Veronika  Sprague (veronikasprague) Ack, I'm behind!! Gotta catch up...


message 16: by Michael (new)

Michael Flanagan (loboz) I good bit of information I have came across about this period which helps in the context of understanding the era is as follows. A youth was held legally responsible at the age of seven and were able to be executed at the age of nine. I think this helps us understand how such a young man as Hornblower could take on the responsibilities of leadership.

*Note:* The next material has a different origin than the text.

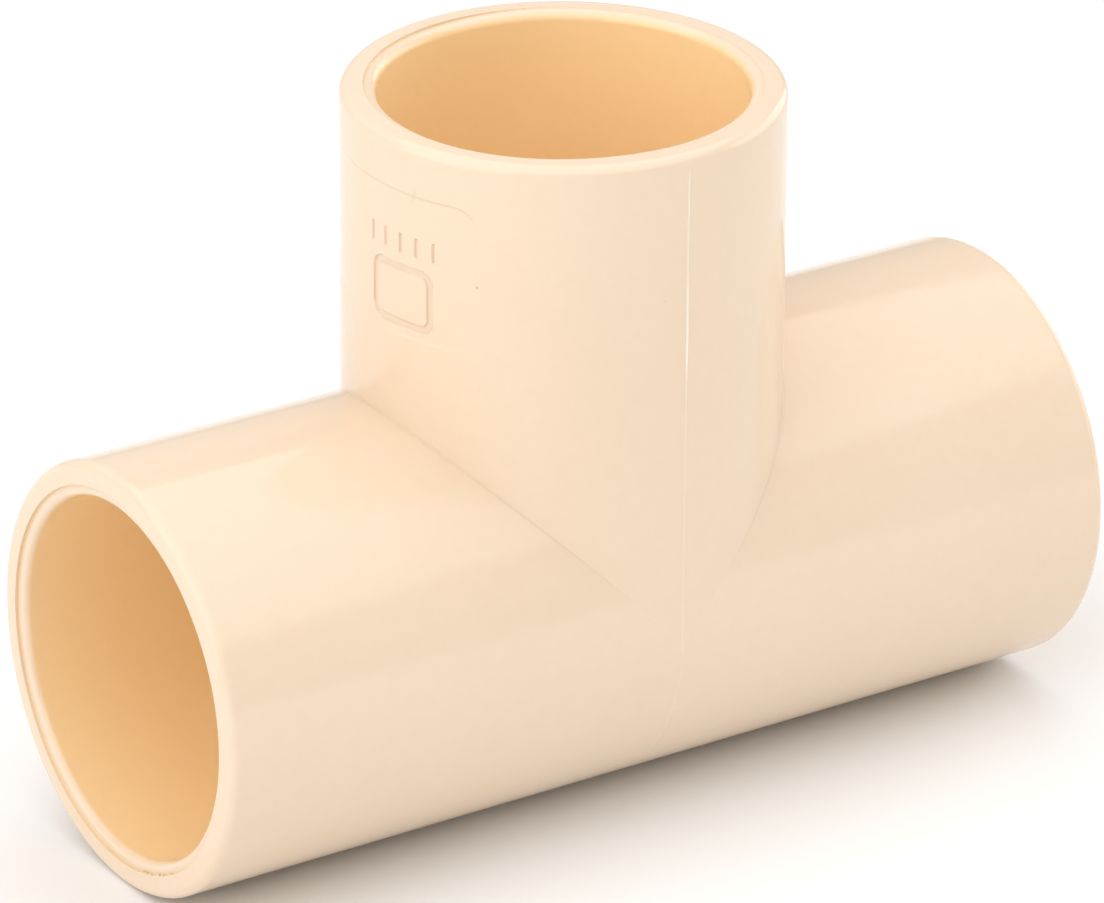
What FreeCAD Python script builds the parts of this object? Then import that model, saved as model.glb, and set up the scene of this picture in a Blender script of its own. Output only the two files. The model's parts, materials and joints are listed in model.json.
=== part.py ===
# Slip-socket pipe tee, equal on all three ends.
# The run lies along X, the branch rises along +Z, and the part rests on z = 0.
# Origin: centre of the footprint, on the resting surface, under the crossing
# of the run and branch axes.  Millimetres.
#
# The fitting is one moulding.  It is written as its four regions, which meet
# face to face at the planes where a fitted pipe stops:
#   run_socket_left, run_socket_right, branch_socket, centre_body.

import FreeCAD
import Part
import math
import os

from FreeCAD import Vector

# ---------------------------------------------------------------- dimensions
OUTER_R = 24.8            # outside radius of the run and of the branch
CENTRE_TO_END = 58.2      # crossing of the axes to each end face
SOCKET_R = 20.7           # mean radius of the pipe socket
SOCKET_DEPTH = 33.0       # end face to pipe stop
WATERWAY_R = 18.5         # bore past the pipe stops
RIM_FILLET = 1.2          # rounding of the outer rim of each end
STEP_R = 22.1             # shallow counterbore in each end face
# depth of that counterbore, and the rounding from its ledge into the socket
RUN_MOUTH = (0.40, 0.85)
BRANCH_MOUTH = (0.20, 1.05)

AXIS_Z = OUTER_R          # height of the run axis above the resting surface
STOP = CENTRE_TO_END - SOCKET_DEPTH   # crossing of the axes to each pipe stop

AXES_CROSS = Vector(0, 0, AXIS_Z)


def socket_profile(step_depth, lead_r):
    """Half section of one socket: x is the radius, z the distance along the
    axis from the crossing of the axes."""
    end = CENTRE_TO_END
    f = RIM_FILLET
    ledge = end - step_depth
    q = math.sqrt(0.5)
    p_stop_out = Vector(OUTER_R, 0, STOP)
    p_rim_low = Vector(OUTER_R, 0, end - f)
    p_rim_mid = Vector(OUTER_R - f + f * q, 0, end - f + f * q)
    p_rim_top = Vector(OUTER_R - f, 0, end)
    p_step_top = Vector(STEP_R, 0, end)
    p_step_low = Vector(STEP_R, 0, ledge)
    p_ledge_in = Vector(SOCKET_R + lead_r, 0, ledge)
    p_lead_mid = Vector(SOCKET_R + lead_r - lead_r * q, 0,
                        ledge - lead_r + lead_r * q)
    p_lead_low = Vector(SOCKET_R, 0, ledge - lead_r)
    p_stop_in = Vector(SOCKET_R, 0, STOP)
    edges = [
        Part.LineSegment(p_stop_out, p_rim_low).toShape(),
        Part.Arc(p_rim_low, p_rim_mid, p_rim_top).toShape(),
        Part.LineSegment(p_rim_top, p_step_top).toShape(),
        Part.LineSegment(p_step_top, p_step_low).toShape(),
        Part.LineSegment(p_step_low, p_ledge_in).toShape(),
        Part.Arc(p_ledge_in, p_lead_mid, p_lead_low).toShape(),
        Part.LineSegment(p_lead_low, p_stop_in).toShape(),
        Part.LineSegment(p_stop_in, p_stop_out).toShape(),
    ]
    return Part.Face(Part.Wire(edges))


def socket(direction, mouth):
    """A whole socket, turned from +Z to the wanted direction and lifted to
    the run axis."""
    body = socket_profile(*mouth).revolve(Vector(0, 0, 0), Vector(0, 0, 1), 360)
    turn = FreeCAD.Rotation(Vector(0, 0, 1), direction)
    placed = body.copy()
    placed.Placement = FreeCAD.Placement(AXES_CROSS, turn)
    return placed


def rod(radius, start, direction, length):
    return Part.makeCylinder(radius, length, start, direction)


# ------------------------------------------------------------- centre body
run_skin = rod(OUTER_R, AXES_CROSS + Vector(-STOP, 0, 0), Vector(1, 0, 0), 2 * STOP)
branch_skin = rod(OUTER_R, AXES_CROSS, Vector(0, 0, 1), STOP)
run_bore = rod(WATERWAY_R, AXES_CROSS + Vector(-STOP - 1, 0, 0),
               Vector(1, 0, 0), 2 * STOP + 2)
branch_bore = rod(WATERWAY_R, AXES_CROSS, Vector(0, 0, 1), STOP + 1)
centre_body = run_skin.fuse(branch_skin).cut(run_bore.fuse(branch_bore))
if centre_body.ShapeType == "Compound" and len(centre_body.Solids) == 1:
    centre_body = centre_body.Solids[0]

nodes = {
    "run_socket_left": socket(Vector(-1, 0, 0), RUN_MOUTH),
    "run_socket_right": socket(Vector(1, 0, 0), RUN_MOUTH),
    "branch_socket": socket(Vector(0, 0, 1), BRANCH_MOUTH),
    "centre_body": centre_body,
}

os.makedirs("parts", exist_ok=True)
for name, shape in nodes.items():
    if not shape.isValid():
        raise SystemExit("invalid solid: " + name)
    shape.exportStep("parts/" + name + ".step")
    b = shape.BoundBox
    print("%-18s %-9s solids %d  volume %9.1f mm3  x %7.2f %7.2f  y %7.2f %7.2f  z %7.2f %7.2f"
          % (name, shape.ShapeType, len(shape.Solids), shape.Volume,
             b.XMin, b.XMax, b.YMin, b.YMax, b.ZMin, b.ZMax))
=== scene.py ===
"""Looks for the slip-socket pipe tee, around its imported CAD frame.

The four CAD nodes are regions of one moulding.  Each gets one finished mesh
here, on the same surfaces, with what the CAD leaves out: the crotch fillet, the
parting ridge, the recessed marking pad with plain marks, the moulded step in
each mouth and its flash.  All lengths below are in millimetres until a mesh is
written, in metres.
"""

import json
import math

import bmesh
import bpy
import numpy as np
from mathutils import Matrix, Vector


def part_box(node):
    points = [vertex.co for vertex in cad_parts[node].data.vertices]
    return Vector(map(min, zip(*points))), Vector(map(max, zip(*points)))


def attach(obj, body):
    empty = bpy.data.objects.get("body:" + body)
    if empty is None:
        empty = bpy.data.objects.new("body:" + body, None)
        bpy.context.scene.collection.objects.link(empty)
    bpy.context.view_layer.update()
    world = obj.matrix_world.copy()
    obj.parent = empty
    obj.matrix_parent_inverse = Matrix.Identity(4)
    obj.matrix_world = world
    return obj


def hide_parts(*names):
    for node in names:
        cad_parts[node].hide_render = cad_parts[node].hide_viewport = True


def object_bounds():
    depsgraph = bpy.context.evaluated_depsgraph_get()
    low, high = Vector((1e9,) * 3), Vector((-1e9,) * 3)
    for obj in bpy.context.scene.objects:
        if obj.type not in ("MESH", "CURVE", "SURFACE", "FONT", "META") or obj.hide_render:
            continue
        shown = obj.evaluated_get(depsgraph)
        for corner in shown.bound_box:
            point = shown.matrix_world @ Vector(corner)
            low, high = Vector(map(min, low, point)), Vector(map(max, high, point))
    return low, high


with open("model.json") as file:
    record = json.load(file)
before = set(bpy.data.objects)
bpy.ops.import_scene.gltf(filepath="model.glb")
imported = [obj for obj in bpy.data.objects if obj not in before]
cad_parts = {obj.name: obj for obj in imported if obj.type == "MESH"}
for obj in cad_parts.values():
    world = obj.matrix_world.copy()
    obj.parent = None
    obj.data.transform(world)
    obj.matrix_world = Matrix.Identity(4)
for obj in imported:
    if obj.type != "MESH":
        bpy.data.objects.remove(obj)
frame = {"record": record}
cad_low, cad_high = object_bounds()

MM = 0.001

# ------------------------------------------------------------ sizes from CAD
R = (cad_high.y - cad_low.y) / 2 / MM          # outside radius
END = cad_high.x / MM                          # crossing of the axes to an end face
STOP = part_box("centre_body")[1].x / MM         # crossing of the axes to a pipe stop
SOCKET_R = next(m for m in frame["record"]["mounts"] if m["name"] == "branch_socket")["dims"]["r_mm"]
WATER_R = 18.5
RIM = 1.2
STEP_R = 22.1
RUN_MOUTH = (0.40, 0.85)                       # step depth, rounding into the socket
BRANCH_MOUTH = (0.20, 1.05)
CROTCH = 0.14                                  # fillet where the branch meets the run
WATER_EDGE = 0.5                               # rounding of the same edge inside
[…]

message 17: by Elizabeth S (new)

Elizabeth S (esorenson) | 2011 comments Michael wrote: "I good bit of information I have came across about this period which helps in the context of understanding the era is as follows. A youth was held legally responsible at the age of seven and were a..."

Wow, wow, and wow. That would, uh, make some of our modern school discipline issues a little different. I guess it is "nice" to know that if a kid can be sent to the sweat-shop to work 14 hours a day, at least he's legally responsible while he's doing it. Where did you find that little tidbit?

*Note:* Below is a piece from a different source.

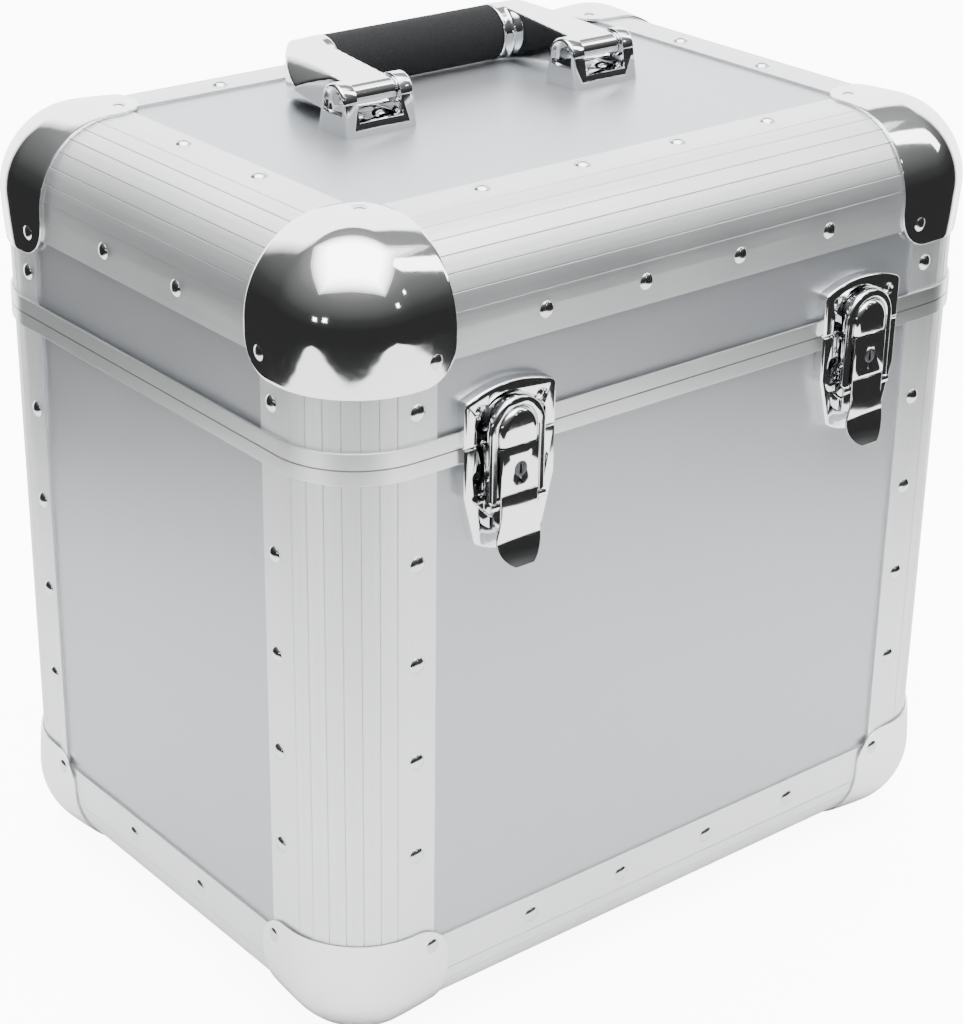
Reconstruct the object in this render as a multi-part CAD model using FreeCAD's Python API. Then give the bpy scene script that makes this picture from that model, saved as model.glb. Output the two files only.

message 18: by Elizabeth S (new)

Elizabeth S (esorenson) | 2011 comments When reading about the lock-step routine of the British Lobsters, I kept thinking that this is the system that the rag-tag army of George Washington beat. Growing up in the USA, for some reason (ha ha) we spent more time studying the American Revolutionary War than the wars that occurred in a similar time in Europe. So I'm more familiar with a war that the British lost, where the European style of fighting was ineffective.

So it is interesting for me to read an account where the British army system is effective. As Tanya said, we are surprised that a young Earl is actually effective in battle and strategy. This is why the British fought that way, because that is what worked in Europe.

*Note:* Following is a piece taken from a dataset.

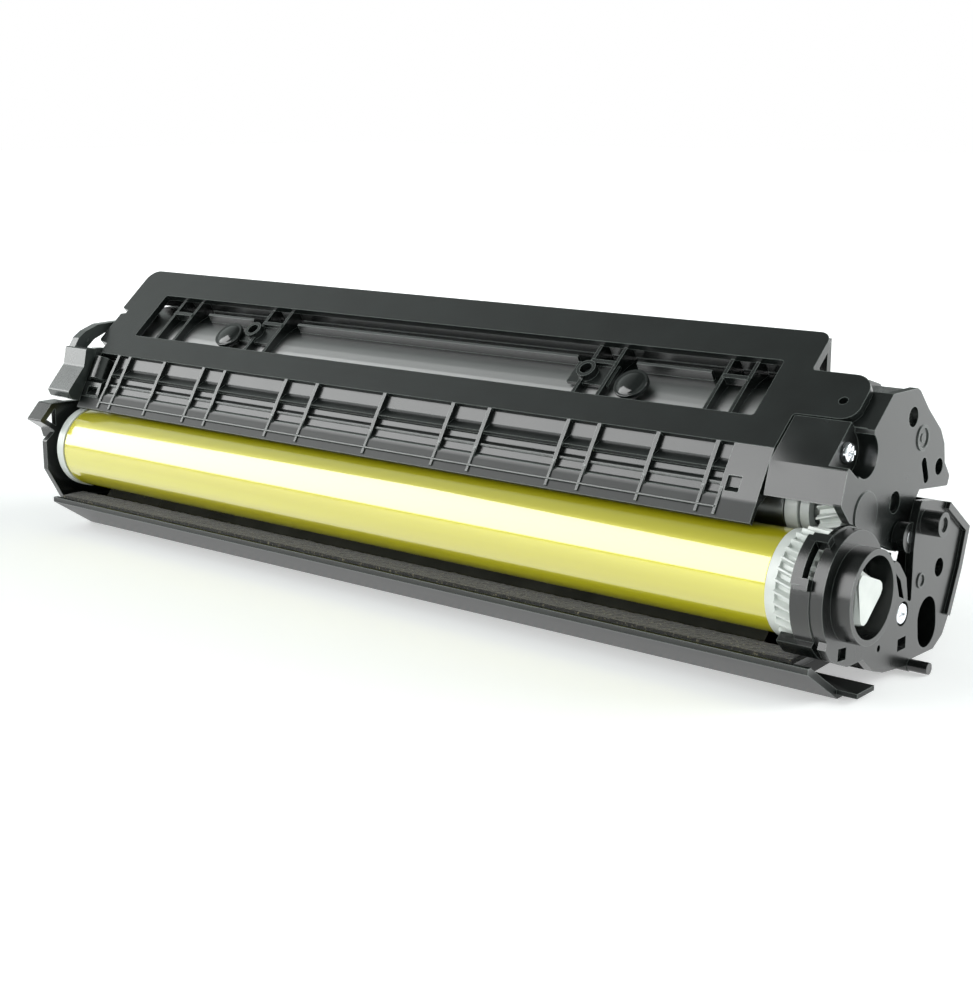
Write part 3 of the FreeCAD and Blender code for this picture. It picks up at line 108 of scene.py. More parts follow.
def mouldedPlastic(name, look):
    # moulded or cast plastic and rubber: tool texture, soft sheen, and a painted highlight that
    # makes rounded edges paler
    material, tree = startMaterial(name)
    place = addNode(tree, "ShaderNodeTexCoord").outputs["Object"]
    cloud = addNode(tree, "ShaderNodeTexNoise",
                    {"Scale": grainScale(look["cloud"]), "Detail": moulding["cloudDetail"]},
                    {"Vector": place})
    tint = addNode(tree, "ShaderNodeValToRGB", links={"Fac": cloud.outputs["Fac"]})
    for i, shade in enumerate(("dark", "light")):
        tint.color_ramp.elements[i].position = moulding["cloudStops"][i]
        tint.color_ramp.elements[i].color = linearColour(look[shade])
    rounded = addNode(tree, "ShaderNodeBevel", {"samples": moulding["edgeSamples"],
                                                "Radius": moulding["edgeRadius"] * millimetre})
    turn = addNode(tree, "ShaderNodeVectorMath", {"operation": "DOT_PRODUCT"})
    tree.links.new(rounded.outputs["Normal"], turn.inputs[0])
    tree.links.new(addNode(tree, "ShaderNodeNewGeometry").outputs["Normal"], turn.inputs[1])
    highlightStart, highlightFull = moulding["highlightTurn"]
    # painted highlight: as a rounded edge turns from the face, its colour is mixed towards the pale
    # edge colour
    edgeHighlightShare = addNode(tree, "ShaderNodeMapRange",
                     {"From Min": highlightStart, "From Max": highlightFull, "To Max": look["edgeHighlight"]},
                     {"Value": turn.outputs["Value"]})
    colour = addNode(tree, "ShaderNodeMix", {"data_type": "RGBA"})
    tree.links.new(edgeHighlightShare.outputs["Result"], colour.inputs["Factor"])
    tree.links.new(tint.outputs["Color"], colour.inputs[colourSockets["first"]])
    colour.inputs[colourSockets["second"]].default_value = linearColour(look["edge"])
    grain = addNode(tree, "ShaderNodeTexNoise",
                    {"Scale": grainScale(look["grain"]), "Detail": moulding["grainDetail"]},
                    {"Vector": place})
    bump = addNode(tree, "ShaderNodeBump",
                   {"Strength": look["bump"], "Distance": moulding["grainDepth"] * millimetre},
                   {"Height": grain.outputs["Fac"]})
    smoother, rougher = moulding["glossSpread"]
    gloss = addNode(tree, "ShaderNodeMapRange",
                    {"To Min": look["roughness"] - smoother, "To Max": look["roughness"] + rougher},
                    {"Value": cloud.outputs["Fac"]})
    shader = addNode(tree, "ShaderNodeBsdfPrincipled", {"IOR": look["ior"]},
                     {"Base Color": colour.outputs[colourSockets["result"]],
                      "Roughness": gloss.outputs["Result"], "Normal": bump.outputs["Normal"]})
    finishMaterial(tree, shader)
    return material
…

message 19: by Michael (last edited Feb 26, 2011 12:31PM) (new)

Michael Flanagan (loboz) Elizabeth S I got this bit of info during a recent visit to the Port Arthur Penal settlement in Tasmania, in explaining why children were transported to Tasmania


message 20: by Vincent (new)

Vincent (vpbrancato) | 1245 comments Elizabeth S wrote: "When reading about the lock-step routine of the British Lobsters, I kept thinking that this is the system that the rag-tag army of George Washington beat. Growing up in the USA, for some reason (h..."

Beyond Hornblower the interesting part of the chapter was the disipline and practiced actions of the Redcoats under their Sargeant Major in effectively moving and repelling and advancing and retreating.

I think the British failure to win in the American Rebellion was beyond the tactics but more the fact that all the Americans had to do was to not lose - but we did benefit from Von Steuben training American troops in European methods.


message 21: by Elizabeth S (new)

Elizabeth S (esorenson) | 2011 comments Vince wrote: "Beyond Hornblower the interesting part of the chapter was the disipline and practiced actions of the Redcoats under their Sargeant Major in effectively moving and repelling and advancing and retreating. ..."

I agree, that part was very interesting. And contrasting that Redcoat discipline with the lack of discipline shown by the French troops emphasizes the effectiveness of the discipline even more.

And good point about the whys and hows of the American Revolution. In American History class we tend to be pretty proud of beating the British. But it wasn't the same as a head-to-head battle where each side sends their best and the measure for winning is consistent.